The reason is, the three measurements should add up to almost exactly the final margin. In Seattle's 20-3 victory in San Francisco this year, it was:

  • 6.26 offense
  • 15.72 defense
  • -3.58 special teams

So when we overlay the offense's Expected Points with the OL's pass protection, there should be some correlation.

Category Games 1-4 Games 5-8 Games 9-12 Trend
OL numbers 153 139 113 It's getting bettah
Total Expected Points -- Offense 0.82 12.33 66.09 !! Sexy explosion

As the OL's negative acts dropped by 9 percent, the expected points skyrocketed. Then after the OL eliminated 19 percent of its mess-ups, the expected points again went through the roof.

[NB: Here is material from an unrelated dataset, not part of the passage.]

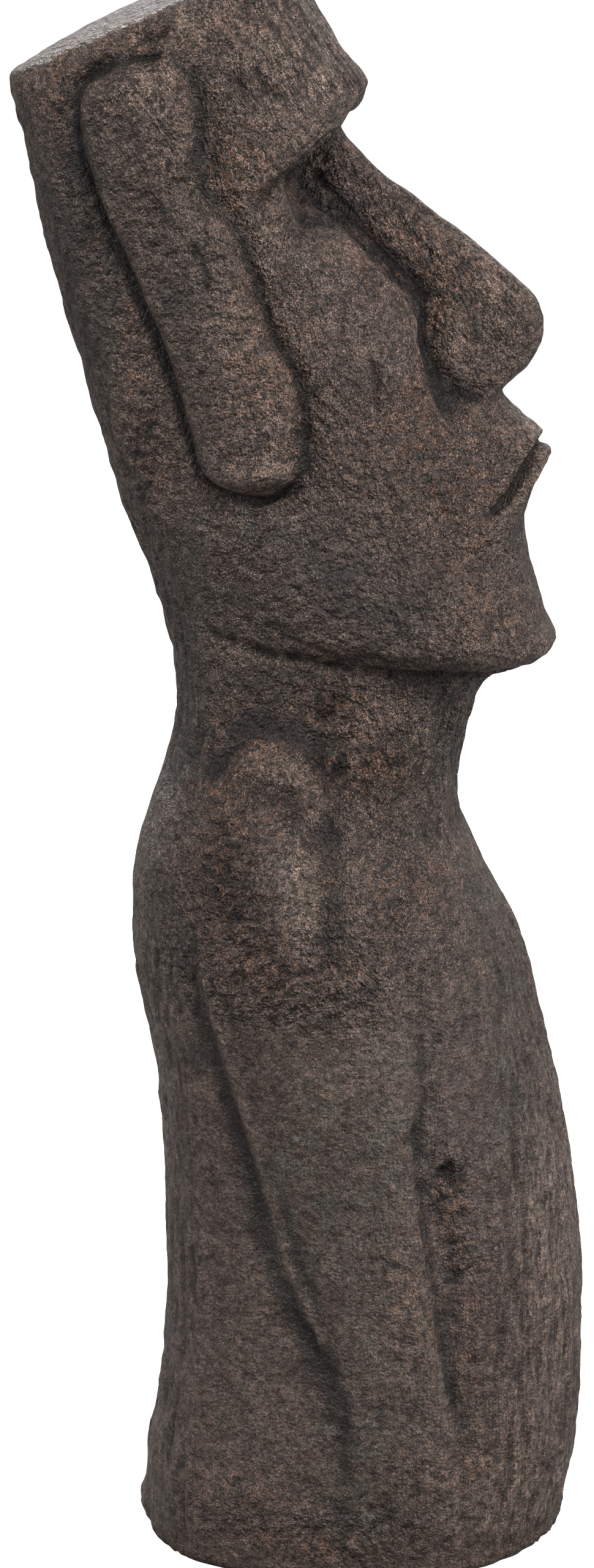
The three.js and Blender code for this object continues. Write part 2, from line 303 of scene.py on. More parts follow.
def distance_from(points, seen=None):
    """Millimetres from a soft curve, negative on one side. It is seen from the side by default."""
    level = forward if seen is None else seen
    curve = soft_curve(points)
    nearest, signed = np.full(len(height), np.inf), np.zeros(len(height))
    for (a, b), (c, d) in zip(curve, curve[1:]):
        length = max((c - a) ** 2 + (d - b) ** 2, 1e-6)
        share = np.clip(((level - a) * (c - a) + (height - b) * (d - b)) / length, 0, 1)
        gap = np.hypot(level - a - share * (c - a), height - b - share * (d - b))
        turn = np.sign((c - a) * (height - b) - (d - b) * (level - a))
        signed = np.where(gap < nearest, turn * gap, signed)
        nearest = np.minimum(nearest, gap)
    return signed


def near_curve(points, width, seen=None):
    """1 on a curve, falling to nearly 0 at width away from it."""
    return np.exp(-(distance_from(points, seen) / width * LINE_FALL) ** 2)


def rough(width, low=0.0, high=1.0, seed=0):
    """A noise from low to high whose spots are about width millimetres wide."""
    values = np.array([
        noise.fractal(Vector((x / width + seed, f / width, h / width)), *FRACTAL)
        for x, f, h in zip(across, forward, height)])
    return low + (high - low) * np.clip(0.5 + values, 0, 1)


# %% [markdown]
# ## Seams
#
# At the bottom of a groove runs a dark line, partly dirt and partly painted shade, that is thinner
# than the mesh can hold. So the mesh only remembers how far each vertex is from the line. That
# number changes evenly between two vertices, and the material can draw a sharp line where it
# passes through zero.

# %% Remember thin lines
SEAM_REACH = 10  # millimetres from a thin line at which it is forgotten
SEAM_FULL, SEAM_GONE = 2.5, 5  # its depth is kept in full up to the first, gone after the second
LEAST_SEAM = 0.02  # a line that is weaker than this is left out

seam_gap = np.full(len(height), float(SEAM_REACH))
seam_depth = np.zeros(len(height))


def draw_seam(points, depth, seen=None):
    """Remembers a thin line for the material."""
    gap = distance_from(points, seen)
    share = depth * (1 - step(np.abs(gap), SEAM_FULL, SEAM_GONE))
    closer = (np.abs(gap) < np.abs(seam_gap)) & (share > LEAST_SEAM)
    seam_gap[closer] = gap[closer]
    seam_depth[closer] = np.broadcast_to(share, gap.shape)[closer]


# %% [markdown]
# ## Grooves and ridges
#
# The lines go by their names on the figure. First come the ear, the arm, the jaw, the brow, the
# nose and the lips, then the boss of the shoulder with the collar and the hollows round it. The
# shoulder is set back before the boss is raised, so that the boss stays inside the form's box.

# %% Lines of the figure, as forward and height, or as across and height on the lips
EAR_REAR = [(-60, 752), (-85, 747), (-99, 733), (-97, 699), (-76, 649), (-61, 614), (-50, 579),
            (-45, 561), (-37, 547), (-22, 538), (-7, 537), (5, 543)]
EAR_TIP = [(-44, 742), (-40, 722), (-42, 702), (-48, 692)]
EAR_FRONT = [(-20, 660), (-7, 625), (8, 592), (11, 568), (9, 553), (5, 543)]
LOBE = [(-36, 560), (-32, 552), (-14, 548), (0, 551)]
ARM_FRONT = [(68, 232), (70, 205), (74, 172), (82, 119), (87, 90)]
ARM_REAR = [(-38, 312), (-27, 275), (-17, 240), (-6, 202), (6, 160), (23, 122)]
BEHIND_ARM = [(f - 10, h) for f, h in ARM_REAR]
JAW_LINE = [(92, 445), (60, 449), (25, 454), (-5, 459), (-36, 467)]
BROW_LINE = [(21, 711), (5, 696), (-12, 681)]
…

Correlation, causation, yada yada yada, I know. But the early numbers mean more examination is worthwhile. Let's schedule some more games!

Conclusions and Takeaways

Anyway you want to slice it, the line is performing better. Maybe the opposition is easing up. We saw the full-strength Rams and Panthers in the first half of the season; we drew the depleted Niners and Ravens in the second half.

But what's not "maybe" is the continuance of good trends, backed up by the eye test, backed up by Russell's performance, backed up by independent sites like PFF, backed up by points.

And backed up by wins. Big wins.

It's the second half of this chart that is telling -- when the OL performs well and its negative plays decrease, it sends the winning percentage up that week. When the line fails, the team fails. The Arizona game in week 9, the one that probably handed the division to the Cardinals, sticks out like a sore big toe. Not only as the only recent loss, but as the OL's only truly bad day in a while.

Since then, though? Swans.

And while the song might say Santa Claus is coming to town, the idiot Rams are right on his heels, and probably not with tidings of comfort and joy. Those ancient enemies of goodness and light will tell us a great deal about the staying power of what was once a very ugly duckling indeed.